If we allow iran to develop its nuclear weapons, won't the nuclear winter that follows the inevitable nuclear exchange with Israel solve our global warming problems?
Shouldn't all the greenies support iran's efforts?
A bit more about Iran:
I just read a few news alerts (Bush oughta just love my use of the Google), and not only does Ahmadinejad say that Iran will continue to seek nuclear power, but also supreme leader Khamanei. This got my attention, because on most occasions that I know of, Khamanei is happy to let the figurehead President of Iran do the talking, and get all the Westerners all riled up. This time, the mullahs are willing to step up and poke the West in the eye.
I truly hope Scott Ritter is wrong about this imminent US attack on Iran. But I don't think he is.

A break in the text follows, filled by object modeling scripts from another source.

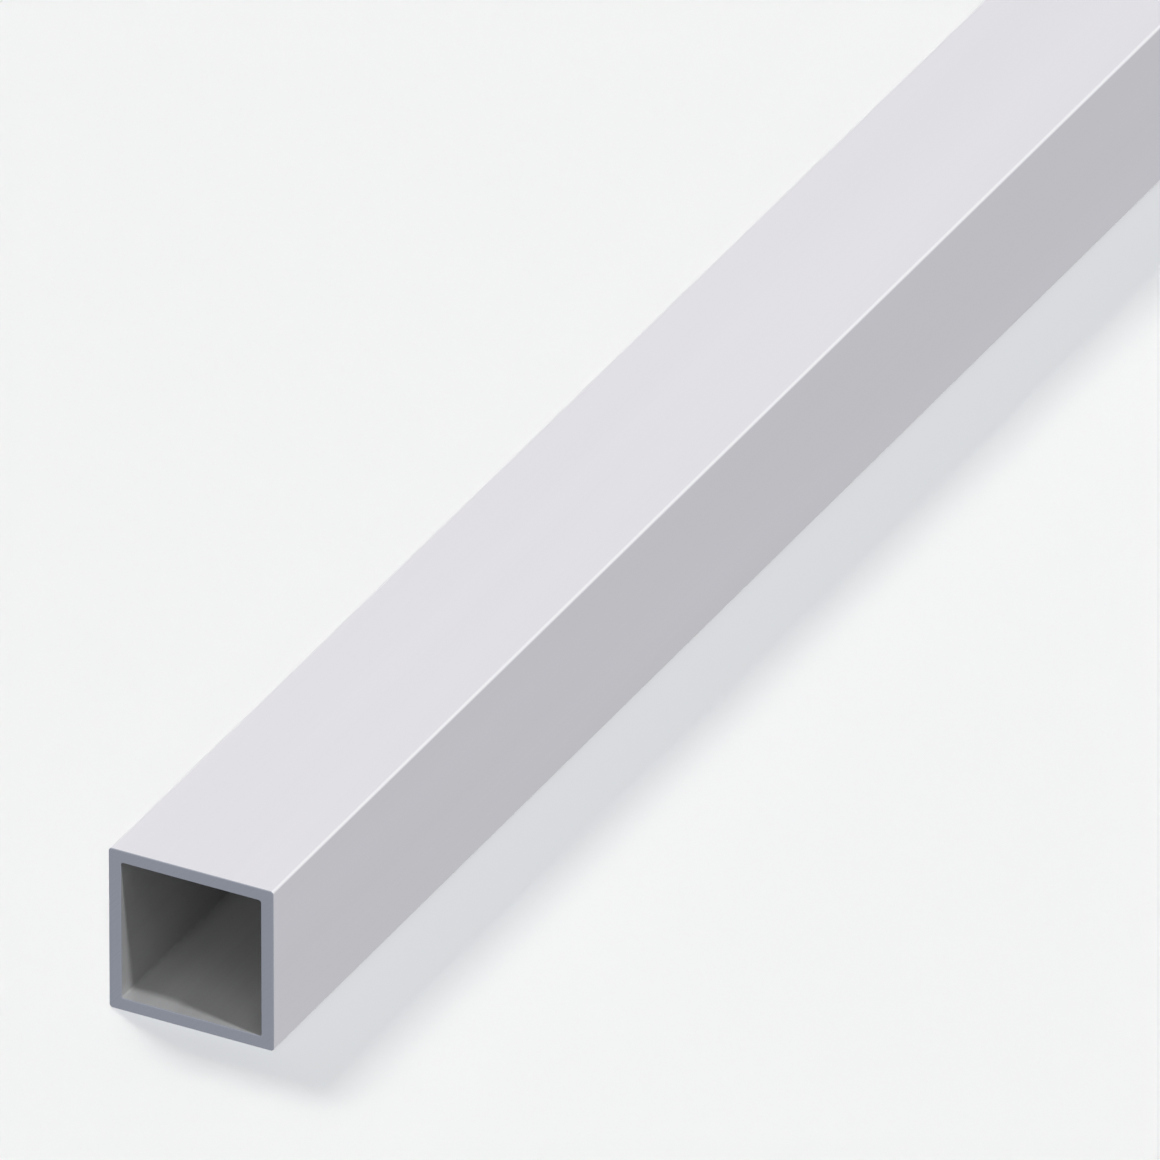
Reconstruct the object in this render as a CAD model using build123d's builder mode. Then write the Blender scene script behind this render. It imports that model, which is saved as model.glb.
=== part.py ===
from build123d import *
import os

# A length of extruded aluminium square tube, sawn off at both ends.
# It lies on one of its four flat sides, with its length along Y and its width along X.
# The origin is in the middle of the underside and Z is up. Sizes are in millimetres.

# Extruded section
side = 20.0  # width and height over the outside
wall = 1.5  # the same on all four sides
outer_corner_radius = 0.4
inner_corner_radius = 0.3

# Cut length
tube_length = 1000.0
edge_break = 0.15  # chamfer that deburring leaves round the outer and inner rim of each end

# The hollow is what the walls leave of the side
bore = side - 2 * wall

# Plane of the rear cut, at the middle of the section, facing the front cut
rear_cut = Plane(origin=(0, tube_length / 2, side / 2), x_dir=(1, 0, 0), z_dir=(0, -1, 0))

# The tube is one piece: the hollow section drawn out to its length, then both cuts deburred
with BuildPart() as square_tube:
    with BuildSketch(rear_cut) as section:
        RectangleRounded(side, side, outer_corner_radius)
        RectangleRounded(bore, bore, inner_corner_radius, mode=Mode.SUBTRACT)
    extrude(amount=tube_length)
    cut_faces = square_tube.faces().filter_by(Axis.Y)
    chamfer(cut_faces.edges(), length=edge_break)

square_tube.part.label = "square_tube"

os.makedirs("parts", exist_ok=True)
export_step(square_tube.part, "parts/square_tube.step")
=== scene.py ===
import math

import bpy
import numpy as np
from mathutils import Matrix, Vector


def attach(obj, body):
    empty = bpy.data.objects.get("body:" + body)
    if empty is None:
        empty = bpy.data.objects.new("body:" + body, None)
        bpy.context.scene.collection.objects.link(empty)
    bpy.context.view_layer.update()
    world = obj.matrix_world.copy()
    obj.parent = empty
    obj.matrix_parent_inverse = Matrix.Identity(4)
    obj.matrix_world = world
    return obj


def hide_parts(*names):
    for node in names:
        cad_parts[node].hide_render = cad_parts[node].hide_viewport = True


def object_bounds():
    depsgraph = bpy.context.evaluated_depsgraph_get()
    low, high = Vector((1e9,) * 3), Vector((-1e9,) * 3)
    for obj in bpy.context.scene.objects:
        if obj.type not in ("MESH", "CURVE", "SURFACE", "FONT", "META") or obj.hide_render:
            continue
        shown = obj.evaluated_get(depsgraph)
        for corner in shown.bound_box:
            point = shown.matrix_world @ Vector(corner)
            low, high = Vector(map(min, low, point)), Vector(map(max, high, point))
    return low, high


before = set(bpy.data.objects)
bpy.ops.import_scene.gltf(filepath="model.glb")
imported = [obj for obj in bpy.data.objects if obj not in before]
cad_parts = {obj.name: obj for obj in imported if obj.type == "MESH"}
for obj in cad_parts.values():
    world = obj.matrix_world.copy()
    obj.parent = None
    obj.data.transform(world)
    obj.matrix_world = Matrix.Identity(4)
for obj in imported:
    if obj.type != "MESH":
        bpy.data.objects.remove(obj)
cadLow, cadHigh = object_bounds()  # the CAD box, before anything is added
print("frame loaded, box", tuple(cadLow), tuple(cadHigh))

# The tube's own sizes, in metres. Its side, its length and its place come from the frame.
tube = {
    "wall": 0.0015,
    "outerRadius": 0.0004,
    "innerRadius": 0.0003,
    "rimRound": 0.0001,  # how far deburring takes the sharp rims down
    "cornerSteps": 12,  # quads round each of the four corners
    "flatSteps": 12,  # quads across each flat, closer together towards its corners
    "rimSteps": 4,  # quads round each deburred rim
    "cutSteps": 5,  # quads across the wall on a sawn end
    "lengthSteps": 48,  # quads along the tube, closer together towards its ends
}

# The finish of each stretch of the skin, as a place in the list of the tube's materials
finishes = {"outside": 0, "sawn": 1, "bore": 2}

# How the bake's picture is shared out: the strip of it that each stretch of the skin gets
bakeMap = {
    "outside": (0.01, 0.48),
    "bore": (0.50, 0.83),
    "rearCut": (0.85, 0.91),
    "frontCut": (0.93, 0.99),
    "margin": 0.01,
    "cornerShare": 0.15,  # extra width for each quad round the section, so that corners keep a few pixels
}


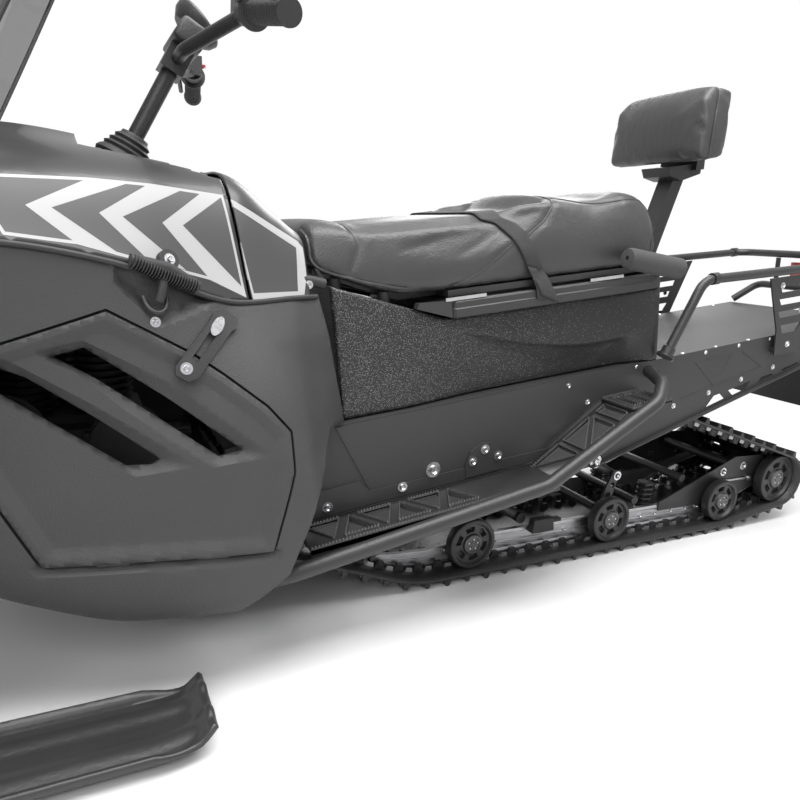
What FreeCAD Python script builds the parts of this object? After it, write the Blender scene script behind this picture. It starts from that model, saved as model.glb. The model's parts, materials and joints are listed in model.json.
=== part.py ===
import FreeCAD, Part
import math
import os

V = FreeCAD.Vector

# Utility snowmobile, millimetres. +X is forward, +Y is the rider's left, +Z is up, z = 0 is the snow.
# The tunnel, its boards, the box, the seat and the rack are square to a chassis frame that is raked
# nose-down by RAKE and meets the vehicle frame at x = 0, z = DECK_Z. In that frame x is along the
# deck and z is the height above it. The skis, the track and the body shells stand in the vehicle frame.

# ---- driving dimensions ----
RAKE = 7.5
DECK_Z = 417.0
DECK_REAR = -1373.0
DECK_FRONT = 400.0
TUNNEL_HALF = 210.0
SHEET = 3.0
SHELL = 4.0
JOINT_GAP = 6.0
EDGE_RUN = 30.0

TRACK_HALF = 195.5
LUG_PITCH = 50.5
LUG_HEIGHT = 14.5
BELT = 6.0
RIDE = LUG_HEIGHT + BELT
BOGIE_R = 58.6
REAR_IDLER_R = 70.2
CARRIER_R = 45.0
SPROCKET_R = 80.0
BOGIE_X = (-160.9, -571.9, -979.1)
REAR_IDLER = (-1200.5, 121.2)
CARRIER = (-546.0, 361.0)
SPROCKET = (300.0, 228.0)
NOSE_CURVE_R = 300.0
NOSE_CURVE = (-66.0, RIDE + NOSE_CURVE_R)
WHEEL_OUT = 175.0
RAIL_Y = 125.0
AXLE_BORE = 12.2

BOARD_LEVEL = -187.0
BOARD_IN = TUNNEL_HALF + 6
BOARD_OUT = 322.0
BOARD_THICK = 22.0
RAMP_SLOPE = 27.5

BOX_HALF_FRONT = 190.0
BOX_HALF_REAR = 213.0
RIM_LOW = 170.0
RIM_TOP = 203.0
SEAT_HINGE = (-617.0, 209.5)
CATCH_A = (-96.0, -450.0)

TUBE_R = 14.5
RACK_R = 11.0
SKI_Y = 440.0
SKI_X = 950.0
KINGPIN_TILT = 12.0
PIVOT_Z = 118.0
BEAM_Z = 330.0
FRAME_REAR = 318.0
STEER_X = 505.0
STEER_Z = 880.0
STEER_TILT = 28.0
BAR_UP = 150.0
HOOD_HINGE = (1148.0, 505.0)
HOOD_SPLIT = [(370, 400), (370, 620), (399, 835), (399, 1200)]
DOOR_HINGE = ((359.0, 388.0, 245.0), (681.0, 359.0, 259.0))
LAMP = [(1040, 60), (1130, 34), (1150, 60), (1120, 140), (1040, 158)]
LAMP_LOW, LAMP_HIGH = 646.0, 700.0


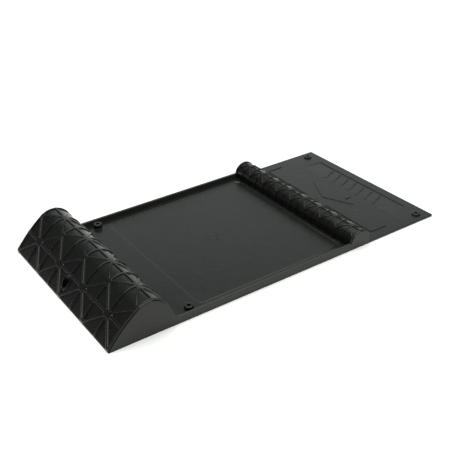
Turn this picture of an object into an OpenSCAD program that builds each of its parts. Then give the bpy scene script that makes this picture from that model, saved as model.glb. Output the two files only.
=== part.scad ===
// Parking stop mat: a flat plastic mat for a garage floor. The tyre rolls over the
// low ridge, settles in the bay and touches the tall wheel stop.
//
// +X runs from the wheel stop to the end panel, +Y across, +Z up. The origin is on
// the ground, at the middle of the mat. All sizes are in millimetres.

/* [Overall] */
// Length of the mat
mat_len = 520; // [510:1:540]
// Width of the mat
mat_w = 268; // [264:1:290]
// Radius of the end panel's outer corners
corner_r = 1; // [0.5:0.5:6]

/* [Sheet] */
// Thickness of the end panel
panel_t = 3; // [2.6:0.1:3.4]
// Thickness of the ledge round the sunk floor
ledge_t = 3.4; // [3.2:0.1:4.5]
// Depth of the sunk floor under the ledge
sunk_depth = 0.8; // [0.6:0.1:1.8]
// Width of the slope round the sunk floor
sunk_slope = 6; // [2:0.5:6]
// Corner radius of the sunk floor
sunk_corner_r = 9; // [7:0.5:14]
// Width of the ledge along the wheel stop
ledge_stop = 36; // [34:1:46]
// Width of the ledge along the ridge
ledge_ridge = 5; // [4:1:16]
// Width of the ledge along each side of the mat
ledge_side = 13; // [10:1:20]

/* [Wheel stop] */
// Height of the wheel stop's skin at its crest
stop_crest = 46.8; // [45:0.1:52]
// Radius of the wheel stop's rounded top
stop_r = 25; // [23:0.5:27]
// Distance from the mat's end to the crest
stop_crest_x = 56; // [54:0.5:58]
// Radius of the slightly domed ramp
ramp_r = 195; // [160:5:300]
// Slope of the wheel stop's back, in degrees from the ground
back_angle = 64; // [60:1:68]
// Height of the ramp's toe
toe_h = 1; // [0.5:0.1:2]
// Wall thickness of the wheel stop and the ridge
shell_t = 3; // [2:0.1:3.5]
// Rounding of the end faces
end_round = 1.5; // [1:0.5:2.5]
// Radius of the fillet behind the wheel stop
back_fillet = 5; // [3:0.5:8]

/* [Ridge] */
// Height of the ridge's skin at its crest
ridge_crest = 24.5; // [22:0.5:30]
// Radius of the ridge's rounded top
ridge_r = 16; // [14:0.5:17]
// Position of the ridge's crest along the mat
ridge_x = 119.5; // [114:0.5:122]

/* [Grip lattice] */
// Height of the lattice on the wheel stop
stop_lattice_h = 1.6; // [0.8:0.1:2]
// Width of the bars on the wheel stop
stop_bar = 2.8; // [1.6:0.1:4]
// Height of the lattice on the ridge
ridge_lattice_h = 1.2; // [0.6:0.1:2]
// Width of the bars on the ridge
ridge_bar = 1.6; // [1:0.1:3]

/* [Side lips] */
// Height of the side lips above the ground
lip_h = 10; // [8:0.5:12]
// Thickness of the side lips
lip_t = 3.5; // [2.5:0.5:4.5]
// Radius of the sweep from a lip up to the wheel stop
lip_sweep = 8; // [5:1:12]

/* [Anchor points] */
// Outer diameter of the anchor bosses
boss_d = 12; // [10:0.5:14]
// Diameter of the screw hole through each anchor point
screw_d = 5; // [4:0.1:6]
// Top of the bay's bosses above the ground
bay_boss_h = 9.5; // [7:0.5:14]
// Top of the end panel's bosses above the ground
panel_boss_h = 5.4; // [4:0.2:8]
// Position of the bay's bosses along the mat
bay_boss_x = -145; // [-146:1:-142]
// Position of the end panel's bosses along the mat
panel_boss_x = 241; // [232:1:244]
// Distance between the two rows of bosses
boss_row = 240; // [224:1:240]
// Inner diameter of the screw well in the ramp
well_d = 12; // [10:0.5:13]
// Distance from the mat's end to the screw well
well_x = 13.5; // [13:0.5:16]

/* [Markings] */
// Height of the raised markings
mark_h = 0.8; // [0.4:0.1:1.5]
// Width of the bracket lines
bracket_line = 2; // [1.5:0.1:3]
// Number of slanted bars
bar_count = 7; // [4:1:9]

/* [Grip strips] */
// Thickness of the strips under the mat
strip_t = 0.8; // [0.5:0.1:1]
// Width of the strips
strip_w = 20; // [12:1:24]
// Length of the strips
strip_len = 210; // [120:5:215]

/* [Hidden] */
$fn = 96;
eps = 0.01;
plastic = [0.1, 0.105, 0.1];
plastic_mark = [0.16, 0.165, 0.16];
strip_rubber = [0.22, 0.22, 0.22];

// Edges of the mat
x_end = -mat_len / 2;
x_far = mat_len / 2;
y_side = mat_w / 2;
y_lip = y_side - lip_t;
y_cavity = y_side - shell_t;

// Wheel stop, seen from the side
toe = [x_end, toe_h];
crest_centre = [x_end + stop_crest_x, stop_crest - stop_r];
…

One can only hope that we turn the region into a cauldron, and faster, please. If ever there were a region that richly deserved being cauldronized, it is the Middle East today.http://www.nationalreview.com/ledeen/ledeen080602a.asp
More proof, if any is needed, that Neoconservatism is a criminal conspiracy.
Now that Obama is looking like the Dem nominee, the need for a strike NOW is obvious. McCain and even Hillary might be willing to bomb Iran, but Obama? Probably not. He wants to TALK to Iran. We must bomb now, before it is too late.
An obvious point, but one I wasn't thinking of.
"Bush/Cheney have nothing to lose by bombing Iran -- they don't care how unpopular they are and they don't really care if other Republicans lose elected seats. Not to mention they don't care about the deaths of thousands of people"- Svensker
This is not meant as an attack against Svensker, but Iran is a nation of roughly 71 million people. If our government proceeds with this unparalleled plan of evil to "obliterate" Iran, as Hillary Clinton and her fellow members of the extreme radical right and radical left hope to do, we're not talking thousands. We're talking a probable holocaust of millions of people being incinerated, not unlike what occurred 60 years ago. The cavalier talk of obliteration and nuclear war by our political crackpots and unquestioning media, something which the world has never witnessed or endured, begs a much larger question than "who will be the next president" - the bigger question is what will the American people do if their country is responsible for a modern day holocaust. Will there just being more angry talk, angry blogs, 'strongly worded' editorials and ‘powerful’ documentaries, or will there be violent retribution, a justifiable national uprising, a revolution in this country, against such an evil, tyrannical force?
A holocaust certainly requires a greater response than words.
"the truly depraved extremist group that brought us the invasion of Iraq"
I take it you're not a hillary supporter.
hillary's argument for the war: http://clinton.senate.gov/speeches/iraq_101002.html
What do you think about obama's plan to attack terrorist camps in Pakistan?
You hit it. It doesn't matter who is in power. Examine the career patterns of any given neo-con over the past ten-twenty years; there are established holding-areas on the other side of the revolving door where they can go to ground when a Dem administration is in office. Think tanks, fellowships, university departments and right-wind endowed chairs, NDU and so forth.
Obviously, they don't go away. They continue to speak, to organize, to publish and to program.
In some ways, they're more dangerous then because they have more time to plan, solicit support in the defense 'periphery', recruit, publish revisionist accounts that paper over everything that went wrong on their 'watch' (and more stab-in-the-back nonsense), disseminate the half-baked theories and frameworks, which will then be taken up, diluted and fragmented, and then popularized for rhetorical leverage later by Fred Hiatt, David Brooks, Robert Kaplan and other 'popular' writers ... all without having to account for anything contemporary that they've been in charge of.